Of course I can help you, dear.
I know what witches like.
But are you sure you want to do this? I can't let Puss give up his life to Malviola.
Say, where's Artephius? I'm sure I don't know.
We aren't speaking.
What? But you were getting along so well.
What did you do? The brash fool declared that he could throw farther than I can.
I threw him.
Really far.
I am very good at throwing.
So, what can we do to make you a more desirable familiar? [gasps.]
You should be black.
Witches love black cats.
How are you gonna do that? Burn you black with fire! Uh-huh.
Let's, maybe, see if we can think of something else.
Think, Puss, think.
What can I do to get Malviola to pick me, to spare Dulcinea from that terrible fate? How can I make myself even more irresistible to a lady? Well, don't say you can throw farther than her, that's for sure.
Who did this to you? Let me know so that I may avenge you.
It was the Duchess.
Well, I am sure that she had her reasons.
Artephius, I need your help.
To become the ideal witch's familiar? Yes, how did you know? Wait, what, was that right? Oh.
I thought I was just saying one of my usual crazy things.
[both grunt.]
Hmm? Oh.
Umm I don't see how this makes me a better familiar.
[The Duchess.]
Well, I don't know.
It's just some spell I have.
Oh, how about a rattlesnake? [rattling.]
Umm, no snakes please.
[The Duchess.]
Hmm, what else? What else? Ooh! Sandbags! Uh.
Umm Oh, mood lighting.
Always works like a charm on dinner dates.
I'm sure Puss is doing better than this.
Uh Why am I upside down? Don't you know? There's nothing better than mimicking a bat's behavior to become a vampire.
Artephius! You're supposed to help me become a witch's familiar.
Oh! Why don't you practice some witchy cat poses, like in Malviola's book? Excellent.
Like this? Hmm.
Maybe more of a spooky face? Woo! Meh.
You can do better.
- Egh.
- Nope.
[alternating growls.]
Next! - Aggh! - Nope.
- Ughh! Eeh! Ooh! - No.
No! [growls.]
Wait, wait, wait.
Next! [groans.]
[The Duchess.]
No! No.
I said witchy cat.
Those aren't witchy.
Think witchy.
Now try again.
Mmm [dramatic growl.]
- Ugghh! - Nope! - Eggh! Aahh! - [The Duchess.]
No! [alternating growls.]
- Aaah! - [The Duchess.]
No! [Artephius.]
Never! [growling.]
- [The Duchess.]
- [Artephius.]
- [The Duchess.]
- [Artephius.]
- [The Duchess.]
- Stop! [grunting snarl.]
Wait, no, too much, too much.
Agh! Ah, there it is! Perfect! Oh, you'll win first prize in the pie-eating contest for sure.

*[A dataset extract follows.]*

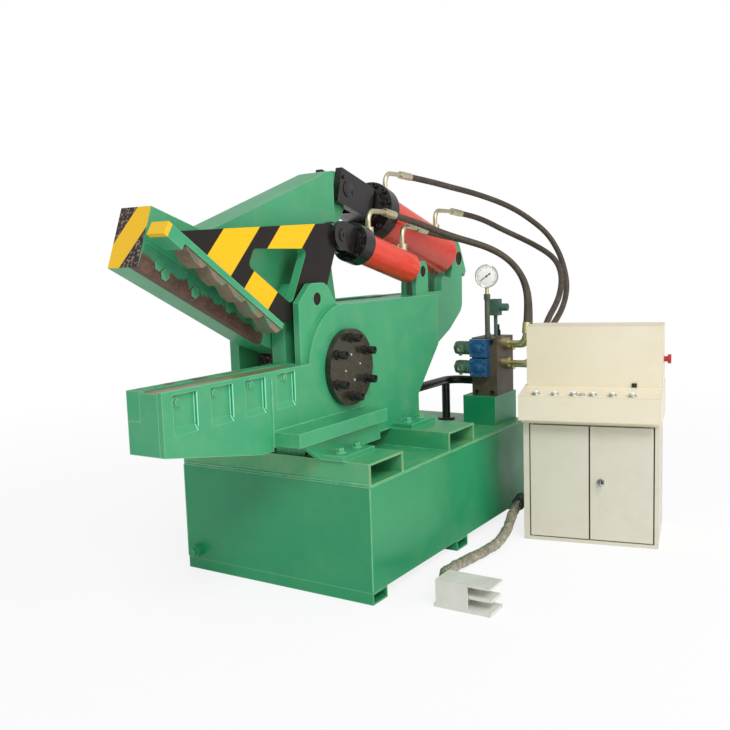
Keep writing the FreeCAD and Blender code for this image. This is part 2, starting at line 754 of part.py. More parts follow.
def main_cylinder():
    eye = (main_eye_x, main_eye_z)
    tail = (main_tail_x, main_tail_z)
    span = math.hypot(tail[0] - eye[0], tail[1] - eye[1])
    half = jaw_w / 2
    slot_half = jaw_lug_w / 2 + seat_gap
    yoke = box(-main_yoke_front, main_yoke_rear, -half, half, -main_yoke_height / 2, main_yoke_height / 2)
    yoke = yoke.cut(box(-main_yoke_front - cut_margin, main_yoke_slot, -slot_half, slot_half,
                        -main_yoke_height, main_yoke_height))
    save("main_rod_yoke", on_axis(yoke, eye, tail, main_axis_y))
    piston_rod = rod_and_piston(main_yoke_rear, span - main_barrel_gap, main_rod_r, main_bore_r)
    save("main_rod", on_axis(piston_rod, eye, tail, main_axis_y))
    head = head_body(main_gland_start, main_flange_start, main_barrel_start, main_gland_r, main_flange_r,
                     main_rod_r)
    save("main_cylinder_head", on_axis(head, eye, tail, main_axis_y))
    barrel = barrel_body(span, main_barrel_start, main_barrel_gap, main_barrel_r, main_bore_r, main_tail_w,
                         main_tail_r, main_pin_r)
    barrel = on_axis(barrel, eye, tail, main_axis_y)
    elbows = [port_elbow(eye, tail, main_axis_y, main_head_port, main_barrel_r, main_head_rise_z,
                         main_head_route),
              port_elbow(eye, tail, main_axis_y, main_rear_port, main_barrel_r, main_rear_rise_z,
                         main_rear_route)]
    fittings = Part.makeCompound([elbow.cut(barrel) for elbow in elbows])
    save("main_barrel", barrel)
    save("main_port_fittings", fittings)


def clamp_cylinder():
    eye = (clamp_eye_x, clamp_eye_z)
    tail = (clamp_tail_x, clamp_tail_z)
    span = math.hypot(tail[0] - eye[0], tail[1] - eye[1])
    half = arm_t / 2 + clamp_cheek_t
    slot_half = arm_t / 2 + seat_gap
    fork = join([rod(0, -half, 0, V(0, 1, 0), clamp_knuckle_r, 2 * half),
                 box(0, clamp_fork_rear, -half, half, -clamp_knuckle_r, clamp_knuckle_r)])
    fork = fork.cut(box(-clamp_knuckle_r - cut_margin, clamp_slot, -slot_half, slot_half,
                        -clamp_knuckle_r - cut_margin, clamp_knuckle_r + cut_margin))
    save("clamp_rod_fork", on_axis(fork, eye, tail, clamp_axis_y))
    piston_rod = rod_and_piston(clamp_fork_rear, span - clamp_barrel_gap, clamp_rod_r, clamp_bore_r)
    save("clamp_rod", on_axis(piston_rod, eye, tail, clamp_axis_y))
    head = head_body(clamp_gland_start, clamp_flange_start, clamp_barrel_start, clamp_gland_r, clamp_flange_r,
                     clamp_rod_r)
    save("clamp_cylinder_head", on_axis(head, eye, tail, clamp_axis_y))
    barrel = barrel_body(span, clamp_barrel_start, clamp_barrel_gap, clamp_barrel_r, clamp_bore_r, clamp_tail_w,
                         clamp_tail_r, tail_pin_r)
    barrel = on_axis(barrel, eye, tail, clamp_axis_y)
    elbows = [port_elbow(eye, tail, clamp_axis_y, clamp_head_port, clamp_barrel_r, clamp_head_rise_z,
                         clamp_head_route),
              port_elbow(eye, tail, clamp_axis_y, clamp_rear_port, clamp_barrel_r, clamp_rear_rise_z,
                         clamp_rear_route)]
    fittings = Part.makeCompound([elbow.cut(barrel) for elbow in elbows])
    save("clamp_barrel", barrel)
    save("clamp_port_fittings", fittings)


def hoses():
    routes = {"main_head_hose": main_head_route, "main_rear_hose": main_rear_route,
              "clamp_head_hose": clamp_head_route, "clamp_rear_hose": clamp_rear_route}
    for name, route in routes.items():
        save(name, tube(route, hose_r))


def valve_stand():
    stand_y1 = stand_y + stand_width
    stand_x1 = stand_x + stand_length
    stand_top = tank_top_z + stand_height
    save("valve_stand", box(stand_x, stand_x1, stand_y, stand_y1, tank_top_z, stand_top + stand_plate_t))
    block_y1 = stand_y + block_width
    save("manifold_block", box(block_x, block_x + block_length, stand_y, block_y1, block_z,
                               block_z + block_height))
    valves = []
    coils = []
    valve_y = stand_y + valve_inset
    for z in (block_z + valve_low, block_z + valve_high):
        valves.append(box(block_x - valve_t, block_x, valve_y, valve_y + valve_size, z - valve_size / 2,
                          z + valve_size / 2))
        coils.append(rod(block_x - coil_r - seat_gap, valve_y + valve_size, z, V(0, 1, 0), coil_r, coil_length))
    save("solenoid_valves", Part.makeCompound(valves))
    save("solenoid_coils", Part.makeCompound(coils))
    block_top = block_z + block_height
    gauge_x = block_x + gauge_setback
    gauge_y = stand_y + gauge_inset
    stem = rod(gauge_x, gauge_y, block_top, V(0, 0, 1), gauge_stem_r, gauge_rise)
    dial = rod(gauge_x - gauge_t / 2, gauge_y, block_top + gauge_rise, V(1, 0, 0), gauge_r, gauge_t)
    save("pressure_gauge", join([stem, dial]))
    stem_x = block_x + switch_stem_x
    stem = rod(stem_x, gauge_y, block_top, V(0, 0, 1), switch_stem_r, switch_stem_h)
    body_z = block_top + switch_stem_h
    body = box(stem_x - switch_box / 2, stem_x + switch_box / 2, gauge_y - switch_box / 2,
               gauge_y + switch_box / 2, body_z, body_z + switch_box_h)
    knob = rod(stem_x, gauge_y - switch_box / 2, body_z + switch_box_h / 2, V(0, -1, 0), knob_r, knob_length)
    save("pressure_switch", join([stem, body, knob]))


def manifold_fittings():
    """Four elbows on the near face of the block, in two columns; the rear column sits a little lower."""
    ports = [(0, port_high, clamp_head_route), (1, port_high, clamp_rear_route), (0, port_low, main_rear_route),
             (1, port_low, main_head_route)]
    elbows = []
    for column, height, route in ports:
        port_x = block_x + port_column + column * port_column_pitch
        port_z = block_z + height - column * port_column_drop
        corner = (port_x, route[-1][1] + elbow_setback, port_z)
        elbows.append(fitting((port_x, stand_y, port_z), corner, route[-1], route[-2], block_crimp_length))
    save("manifold_fittings", Part.makeCompound(elbows))


def return_pipe():
    middle_x = block_x + block_length / 2
    block_rear_y = stand_y + block_width
    level = tube([(foot_rear_x, clamp_axis_y, return_pipe_z), (middle_x, clamp_axis_y, return_pipe_z),
                  (middle_x, block_rear_y, return_pipe_z)], return_pipe_r)
    drop = rod(return_drop_x, clamp_axis_y, tank_top_z, V(0, 0, 1), return_pipe_r, return_pipe_z - tank_top_z)
    flange = rod(return_drop_x, clamp_axis_y, tank_top_z, V(0, 0, 1), return_flange_r, return_flange_t)
    save("return_pipe", join([level, drop, flange]))


def cabinet_place(shape):
    """Local u runs along the cabinet's front to the right, v goes back, w up; then turned and moved."""
    placed = shape.copy()
    placed.rotate(V(0, 0, 0), V(0, 0, 1), -90.0 + cabinet_turn)
    placed.translate(V(cabinet_x, cabinet_y, 0))
    return placed


def cabinet_spot(point):
    """The same turn and move for one point."""
    turned = FreeCAD.Rotation(V(0, 0, 1), -90.0 + cabinet_turn).multVec(point)
    return turned + V(cabinet_x, cabinet_y, 0)


def cabinet():
    w = cabinet_width
    d = cabinet_depth
    h = cabinet_body_h
    room = box(cabinet_wall, w - cabinet_wall, door_frame_t, d - cabinet_wall, cabinet_wall, h - cabinet_wall)
    doorway = box(door_edge - door_frame_gap, w - door_right_edge + door_frame_gap, -cut_margin,
                  door_frame_t + cut_margin, door_low_z - door_frame_gap, door_high_z + door_frame_gap)
    shell = [box(0, w, 0, d, 0, h).cut(room).cut(doorway)]
    gland = [rod(0, gland_v, gland_z, V(-1, 0, 0), gland_r, gland_reach),
             rod(-gland_reach, gland_v + gland_r, gland_z, V(0, -1, 0), gland_r, gland_arm + gland_r)]
    save("cabinet_gland", cabinet_place(join(gland)))
    hinge_v = door_t / 2
    hinges = {"left_door": door_edge + hinge_inset, "right_door": w - door_right_edge - hinge_inset}
    pin_length = door_frame_gap + hinge_depth
    for u in hinges.values():
        shell.append(rod(u, hinge_v, door_low_z - door_frame_gap, V(0, 0, 1), hinge_r, pin_length))
        shell.append(rod(u, hinge_v, door_high_z + door_frame_gap, V(0, 0, -1), hinge_r, pin_length))
    save("cabinet_shell", cabinet_place(join(shell)))
    side = [(-desk_overhang, desk_low_z), (-desk_overhang, desk_front_z), (panel_inset, desk_rear_z),
            (d, desk_rear_z), (d, h), (0, h), (0, desk_low_z), (-desk_overhang, desk_low_z)]
    desk = Part.Face(Part.makePolygon([V(-desk_side, v, z) for v, z in side]))
    save("control_desk", cabinet_place(desk.extrude(V(w + 2 * desk_side, 0, 0))))
    panel_right = w + desk_side
    panel = box(0, panel_right, panel_inset, panel_inset + panel_depth, desk_rear_z, panel_top_z)
    save("desk_back_panel", cabinet_place(panel))
    doors = {"left_door": (door_edge, (w - door_gap) / 2), "right_door": ((w + door_gap) / 2, w - door_right_edge)}
    for name, (u0, u1) in doors.items():
        door = box(u0, u1, 0, door_t, door_low_z, door_high_z)
        for z in (door_low_z - hinge_depth, door_high_z - hinge_depth):
            door = door.cut(rod(hinges[name], hinge_v, z, V(0, 0, 1), hinge_r + pin_clearance, 2 * hinge_depth))
        save(name, cabinet_place(door))
    rise = (desk_rear_z - desk_front_z) / (panel_inset + desk_overhang)
    button_v = -desk_overhang + button_back
    buttons = [rod(button_first + i * button_pitch, button_v, desk_front_z + rise * button_back, V(0, -rise, 1),
                   button_r, button_h) for i in range(button_count)]
    save("push_buttons", cabinet_place(Part.makeCompound(buttons)))
    stop_v = panel_inset + panel_depth / 2
    neck = rod(panel_right, stop_v, stop_z, V(1, 0, 0), stop_neck_r, stop_neck)
    head = rod(panel_right + stop_neck, stop_v, stop_z, V(1, 0, 0), stop_head_r, stop_head)
    save("emergency_stop", cabinet_place(join([neck, head])))


def foot_switch():
    x0 = switch_x
    x1 = switch_x + switch_width
    y0 = switch_y
    y1 = switch_y + switch_length
    house_y1 = y1 - housing_setback
    house_y0 = house_y1 - housing_length
    pin_y = house_y0 - pedal_gap - pedal_pin_back
    pin_z = pedal_z + pedal_t / 2
    gland_turn = math.radians(cable_gland_turn)
    gland_out = V(math.cos(gland_turn), math.sin(gland_turn), 0)
    gland_root = V((x0 + x1) / 2, house_y1 - cable_gland_r, cable_z)
    gland_length = cable_gland_r / gland_out.y + cable_gland
    save("switch_base", box(x0, x1, y0, y1, 0, switch_base_t))
    housing = [box(x0, x1, house_y0, house_y1, switch_base_t, housing_height),
               box(x0, x1, y0, house_y1, housing_height, housing_height + hood_t),
               Part.makeCylinder(cable_gland_r, gland_length, gland_root, gland_out)]
    for cheek_x in (x0, x1 - cheek_t):
        housing.append(box(cheek_x, cheek_x + cheek_t, house_y0 - cheek_length, house_y0, switch_base_t,
                           housing_height))
    axle = rod(x0, pin_y, pin_z, V(1, 0, 0), pedal_pin_r, switch_width)
    bore = rod(x0 - cut_margin, pin_y, pin_z, V(1, 0, 0), pedal_pin_r + pin_clearance,
               switch_width + 2 * cut_margin)
    save("switch_housing", join(housing).cut(bore))
    side = cheek_t + shear_gap
    pad = box(x0 + side, x1 - side, y0, house_y0 - pedal_gap, pedal_z, pedal_z + pedal_t)
    save("foot_pedal", join([pad, axle]))
    leads = [tuple(gland_root + gland_out * reach) for reach in (gland_length, gland_length + cable_run_out)]
    outlet = V(-gland_reach, gland_v - gland_arm, gland_z)
    ends = [tuple(cabinet_spot(outlet - V(0, cable_run_in, 0))), tuple(cabinet_spot(outlet))]
    save("foot_cable", tube(leads + cable_route + ends, cable_r))


tank()
skids()
rails()
drain()
near_plate()
lug_plates()
far_plate()
frame_spacers()
lower_jaw()
base()
pivot()
cylinder_ears()
upper_jaw()
clamp_arm()
main_cylinder()
clamp_cylinder()
hoses()
valve_stand()
manifold_fittings()
return_pipe()
cabinet()
foot_switch()
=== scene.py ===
# %% [markdown]
# # A hydraulic alligator shear
#
# The machine is a scrap shear: a fixed lower jaw, a big hinged upper jaw driven by the red main cylinder, and
# a striped clamp arm with its own smaller cylinder. It stands on an oil tank, with a valve stand, a control
# cabinet and a foot switch beside it. The solid model already has every plate in its place, so it is loaded
# as a frame that never moves. This file gives each plate its finish, lays the hoses as smooth curves and adds
# the screws, welds and dials. The other way would be to model the plates again as meshes, but then two models
# could disagree.

# %% Load the frame
import math
import bmesh
import bpy
from mathutils import Matrix, Vector, noise


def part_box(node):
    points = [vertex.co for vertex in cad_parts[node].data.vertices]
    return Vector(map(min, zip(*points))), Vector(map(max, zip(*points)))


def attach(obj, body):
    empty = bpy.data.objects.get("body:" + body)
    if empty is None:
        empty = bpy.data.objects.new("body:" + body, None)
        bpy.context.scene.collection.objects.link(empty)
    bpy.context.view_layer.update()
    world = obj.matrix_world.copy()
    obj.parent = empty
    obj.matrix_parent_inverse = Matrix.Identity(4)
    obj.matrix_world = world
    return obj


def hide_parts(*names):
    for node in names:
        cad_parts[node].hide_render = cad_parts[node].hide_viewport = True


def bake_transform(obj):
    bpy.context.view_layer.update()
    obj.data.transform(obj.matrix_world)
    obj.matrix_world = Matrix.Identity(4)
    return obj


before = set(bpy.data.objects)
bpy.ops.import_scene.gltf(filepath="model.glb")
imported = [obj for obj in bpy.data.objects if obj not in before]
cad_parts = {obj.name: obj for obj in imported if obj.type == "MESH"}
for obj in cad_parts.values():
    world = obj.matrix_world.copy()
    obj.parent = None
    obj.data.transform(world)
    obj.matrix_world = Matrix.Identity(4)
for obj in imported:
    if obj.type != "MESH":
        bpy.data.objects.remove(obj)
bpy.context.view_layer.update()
scene = bpy.context.scene
MM = 0.001

# %% [markdown]
# ## The camera
#
# A photograph fixes its own viewpoint. The lens and the place of the camera were worked out from the known
# corners of the tank and the cabinet, so they are written here as plain numbers. The camera is turned by
# three directions, right, up and backwards, because a matrix built from them cannot be misread as Euler
# angles can.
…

What? [imitates growling.]
No, no, no.
Malviola is definitely going to choose Puss.
He's so theatrical.
And he's orange, which is practically red, like blood.
Plus he's got those black leather boots, and that adorable accent, and he's so handsome and charming.
[low chuckle.]
Eh, where were we? You were making me uncomfortable? Oh, yes.

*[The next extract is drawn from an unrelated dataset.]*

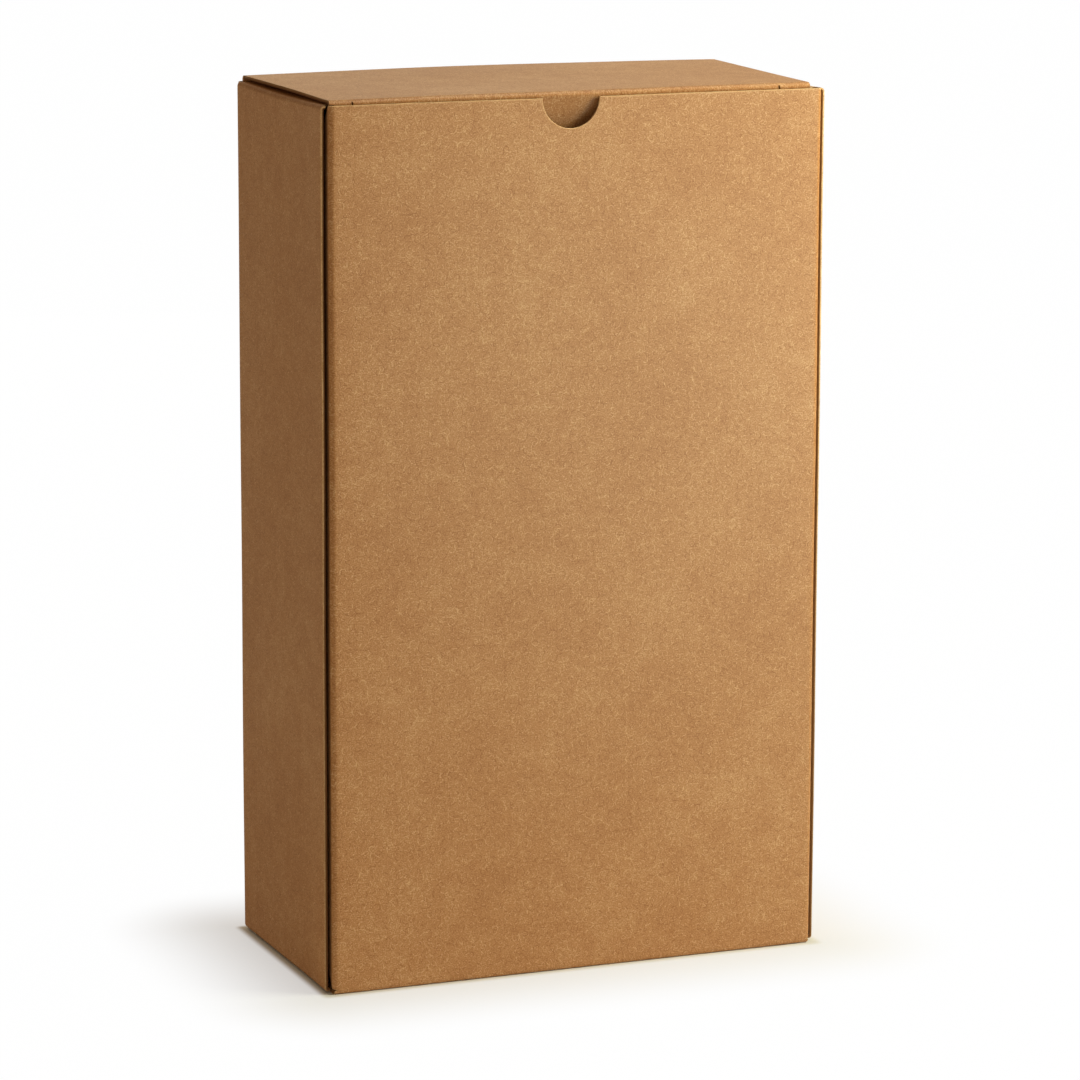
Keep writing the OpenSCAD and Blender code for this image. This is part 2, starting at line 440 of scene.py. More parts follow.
FRONT_COLUMNS = line(
    -FRONT_X, (1 - FRONT_X, 1), (NOTCH_LEFT, 8), (NOTCH_RIGHT, 16), (FRONT_X - 1, 9), (FRONT_X, 1),
)
BASE_COLUMNS = np.concatenate([[-BASE_X, -CREST_X], FRONT_COLUMNS, [CREST_X, BASE_X]])
BACK_COLUMNS = np.concatenate([[-BACK_X], BASE_COLUMNS, [BACK_X]])


def between(values, low, high):
    """Marks the values between two places, both ends with them."""
    return (values >= low - NEAR) & (values <= high + NEAR)


print(len(SIDE_Z), "rows up a side wall,", len(FRONT_COLUMNS), "columns across the front wall")

# %% [markdown]
# The back wall
#
# The back wall is a plain panel, and one grid serves for all of it. Its top edge goes on a little into a
# crest, where the lid's crease starts.

# %% Back wall
def back_wall():
    """A flat grid in X and Z, whose rows are those of the side walls and of the corners, and the crest."""
    short_rows = np.arange(len(TURN)) / (len(TURN) - 1)
    low = BASE_FOLD_Z + (SIDE_LOW - BASE_FOLD_Z) * short_rows
    high = SIDE_HIGH + (TOP_CUT - SIDE_HIGH) * short_rows
    rows = np.concatenate([low[:-1], SIDE_Z, high[1:]])
    wall = patch(BACK_COLUMNS[None, :], BACK_Y, rows[:, None], BACK_COLUMNS[None, :], rows[:, None])
    crest_rows = np.array([TOP_CUT, TOP_CUT + 0.4])
    inner = BACK_COLUMNS[2:-2]
    crest = patch(inner[None, :], BACK_Y, crest_rows[:, None], inner[None, :], crest_rows[:, None])
    return [wall, crest]


print("the back wall's grid has", back_wall()[0].shape[:2], "rows and columns")

# %% [markdown]
# Upright creases with crushed ends
#
# The back wall turns into each side wall over an upright crease. At its ends three folds come together
# and real board is crushed: the corner is drawn in. A part of a sphere would look moulded there, so the
# radius shrinks on the side wall's side alone.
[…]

No, there's just not much I can do, short of actually turning you into Puss.
That's it! You can make me look like Puss, and when she picks him, she'll be picking me! Do you have a spell that can do that? I have just the thing.
The soul of Klaus Von Braunschweig, master of the transformation spell.
Hello! Are we having eine party? Shut up! - Oh, good, you didn't explode.
- [Dulcinea.]
What? Whoo! [gasps.]
Oh, my gosh.
I'm Puss.
I'm Puss! Whee! Yes, exactly.
Except for your voice, mannerisms, posture, personality and walk! What's wrong with my walk? Uh, try more of a, you know, a man walk.
Stomp around and take up more space like you own everything.
Puff your chest out more.
Pick up your feet.
That's better.
Now, try the accent.
[clears throat, mimics Puss.]
I'm [yells.]
Puss never uses contractions! I am [clears throat.]
I am I am Puss in Boots! That's pretty good.
Say, crazy idea, are you busy for dinner? [Dulcinea imitating Puss.]
I, the great Puss in Boots, hereby demand to be your familiar! [chuckles excitedly.]
Look at how perfect I am.
Oh, yes! You're perfect! [door creaking.]
Imposter! [gasps.]
Umm I am not the imposter.
I am Puss in Boots.
You are the imposter.
Dulcinea? Is that you? No.
Get the gem from Malviola and go, you, who are not Puss in Boots, because I am Puss in Boots! No, no, no ,no.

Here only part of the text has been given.